I don't want to be accused of oversimplifying Posner and setting up a straw man. But there is enough of Trump's volatile temperament, his thin-skinned nature, his incompetence on the issues of economics and trade, his self-serving views on libel law, his willingness to defy the Geneva Convention and to target families of terror suspects, his self-serving positions on libel law and eminent domain, his willingness to conscript Apple to disable privacy safeguards for its products or to sanction businesses for foreign operation investments, his attack on Judge Curiel (re: the Trump University scam case): I have little doubt we are dealing with a potential Constitutional crisis where an overruled Trump resurrects FDR's plot to pack the Court with his minions or defies SCOTUS' ability to enforce rulings like Andrew Jackson or abuses his powers like Richard Nixon. Too many of Trump's heroes are authoritarians. It's true that he relishes making deals, but his only principles are self-promoting, for his own power and glory. I think the judge underestimates the damage Trump could do to our form of government.
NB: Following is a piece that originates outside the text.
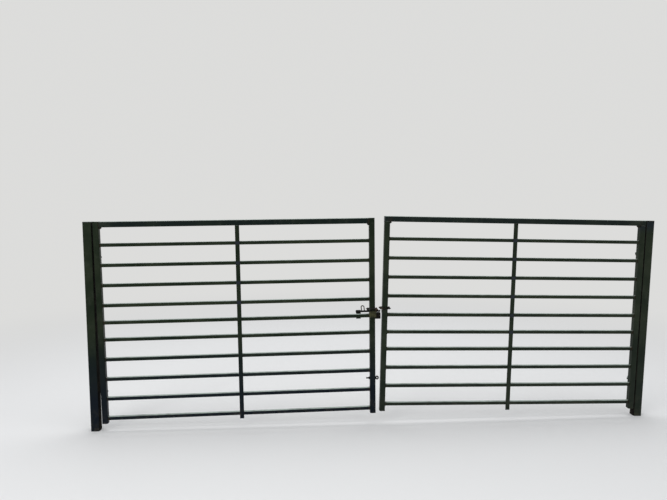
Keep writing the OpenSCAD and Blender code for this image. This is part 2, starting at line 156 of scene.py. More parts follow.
class Nodes:
    """Builds a node tree, with short names for what is used most."""

    def __init__(self, tree):
        self.tree = tree

    def new(self, kind, **settings):
        node = self.tree.nodes.new("ShaderNode" + kind)
        for key, value in settings.items():
            setattr(node, key, value)
        return node

    def put(self, value, socket):
        """Links value to the socket, or writes it there when it is plain."""
        if isinstance(value, bpy.types.NodeSocket):
            self.tree.links.new(value, socket)
        elif isinstance(value, tuple) and len(value) < len(socket.default_value):
            socket.default_value = (*value, 1.0)
        else:
            socket.default_value = value

    def fill(self, node, inputs, output=0):
        """Puts values into a node's inputs and gives one of its outputs."""
        for key, value in inputs.items():
            self.put(value, node.inputs[key])
        return node.outputs[output]

    def math(self, operation, a, b=0.0, clamp=False):
        node = self.new("Math", operation=operation, use_clamp=clamp)
        return self.fill(node, {0: a, 1: b})

    def add(self, a, b, clamp=False):
        return self.math("ADD", a, b, clamp)

    def less(self, a, b):
        return self.math("SUBTRACT", a, b)

    def times(self, a, b):
        return self.math("MULTIPLY", a, b)

    def most(self, a, b):
        return self.math("MAXIMUM", a, b)

    def apart(self, a, b):
        """Distance between two numbers."""
        return self.math("ABSOLUTE", self.less(a, b))

    def ramp(self, value, ramp, way="SMOOTHSTEP"):
        node = self.new("MapRange", interpolation_type=way)
        inputs = {
            "Value": value,
            "From Min": ramp.low,
            "From Max": ramp.high,
            "To Min": ramp.at_low,
            "To Max": ramp.at_high,
        }
        return self.fill(node, inputs)

    def mix(self, factor, a, b):
        node = self.new("Mix", data_type="RGBA")
        return self.fill(node, {MIX_FACTOR: factor, MIX_A: a, MIX_B: b}, MIX_RESULT)

    def mix_shaders(self, factor, a, b):
        return self.fill(self.new("MixShader"), {0: factor, 1: a, 2: b})


class Paint(Nodes):
    """One node material, whose x and z are the CAD's or those of another frame."""

    def __init__(self, name, matrix=None):
        self.material = bpy.data.materials.new(name)
        self.material.use_nodes = True
        super().__init__(self.material.node_tree)
        self.shader = self.tree.nodes["Principled BSDF"]
        self.coord = self.new("TexCoord").outputs["Object"]
        if matrix is not None:
            self.coord = self.to_frame(self.coord, matrix)
        split = self.new("SeparateXYZ")
        self.put(self.coord, split.inputs[0])
        self.x, _, self.z = split.outputs

    def to_frame(self, coord, matrix):
        """The same point in another frame, as three dot products."""
        back = matrix.inverted()
        join = self.new("CombineXYZ")
        for i in range(3):
            row = self.new("VectorMath", operation="DOT_PRODUCT")
            along = self.fill(row, {0: coord, 1: back[i][:3]}, "Value")
            self.put(self.add(along, back[i][3]), join.inputs[i])
        return join.outputs[0]

    def noise(self, pattern):
        coord = self.coord
        if pattern.shift or pattern.stretch != UNSTRETCHED:
            shift = (pattern.shift,) * 3
            inputs = {"Vector": coord, "Location": shift, "Scale": pattern.stretch}
            coord = self.fill(self.new("Mapping"), inputs)
        inputs = {
            "Vector": coord,
            "Scale": pattern.scale,
            "Detail": pattern.detail,
            "Roughness": pattern.rough,
        }
        return self.fill(self.new("TexNoise"), inputs, "Fac")

    def upward(self):
        """How far the surface faces up: 0 at the sides, 1 on top."""
        normal = self.new("NewGeometry").outputs["Normal"]
        return self.ramp(self.fill(self.new("SeparateXYZ"), {0: normal}, 2), FACES_UP)

    def bump(self, height, distance, strength=1.0):
        inputs = {"Height": height, "Distance": distance, "Strength": strength}
        self.put(self.fill(self.new("Bump"), inputs), self.shader.inputs["Normal"])

    def finish(self, colour, roughness, specular, metallic=0.0):
        inputs = {
            "Base Color": colour,
            "Roughness": roughness,
            "Metallic": metallic,
            "Specular IOR Level": specular,
        }
        self.fill(self.shader, inputs)
        return self.material


# Colours of the paint
GREEN = (0.0055, 0.0120, 0.0050)
GREEN_WORN = (0.0175, 0.0250, 0.0125)
TEAL = (0.0036, 0.0090, 0.0080)
TEAL_WORN = (0.0090, 0.0155, 0.0100)
# Painted shade: the bluish dark that the foot takes
NAVY_SHADE = (0.0020, 0.0050, 0.0110)
NAVY_HEAD = (0.0040, 0.0085, 0.0150)
TOUCH_UP = (0.0185, 0.0225, 0.0300)

# Colours of what lies on it; the dust also stands for a painted sky reflection, and the
# grime for painted shade in a gap
RUST_DARK = (0.024, 0.012, 0.007)
RUST_LIGHT = (0.078, 0.040, 0.020)
LICHEN = (0.040, 0.047, 0.034)
# Pale dust, and a painted sky reflection, on faces that look up
DUST_AND_SKY_SHEEN = (0.360, 0.420, 0.380)
MUD = (0.060, 0.052, 0.036)
# Painted shade with some dirt, for the faces in the gap between post and stile
GAP_SHADE_GRIME = (0.0040, 0.0036, 0.0028)
GAP_SHADE_GRIME_DRY = (0.0240, 0.0210, 0.0140)

# Worn paint: broad patches, streaks that run down, and a fine grain
BROAD = Noise(3.1, 4.0)
FINE = Noise(55.0, 4.0, 0.6, shift=3.7)
STREAK = Noise(26.0, 3.0, 0.6, shift=1.3, stretch=(1.0, 1.0, 0.12))
WORN_PATCHES = Ramp(0.38, 0.66)
WORN_STREAKS = Ramp(0.54, 0.76, 0.0, 0.60)
GLOSS = Ramp(0.30, 0.70, 0.30, 0.42)

LICHEN_NOISE = Noise(12.0, 6.0, 0.68, shift=6.3)
LICHEN_SHARE = 0.45
LICHEN_PATCHES = Ramp(0.50, 0.70, 0.0, LICHEN_SHARE)
LICHEN_GRAIN = Ramp(0.35, 0.62, 0.25, 1.0)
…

4. The Weather is Too Damn Hot (8/7/16)
When you take I-8W just south of Phoenix for Yuma/San Diego (about 180/360 miles away), there aren't a lot of interim spots, and you drive past miles of cactus-growing desert; there are spots where you don't get much of a cellphone signal. You wonder what might happened if your car died in the middle of nowhere in the heat surpassing 100 degrees. Now I've lived in hot places before: I went to high school in south Texas, and I was on faculty at UTEP. Not be mention that 95 in Charleston, with high humidity, feels almost as bad as the dry heat. But I swear, when I've gone to lunch the last 5 days, the lowest temperature reading registered by my car was 113. You learn to use sunshades when you leave your card at work. Many shopping centers and apartment complexes have carports, not to protect from the rain.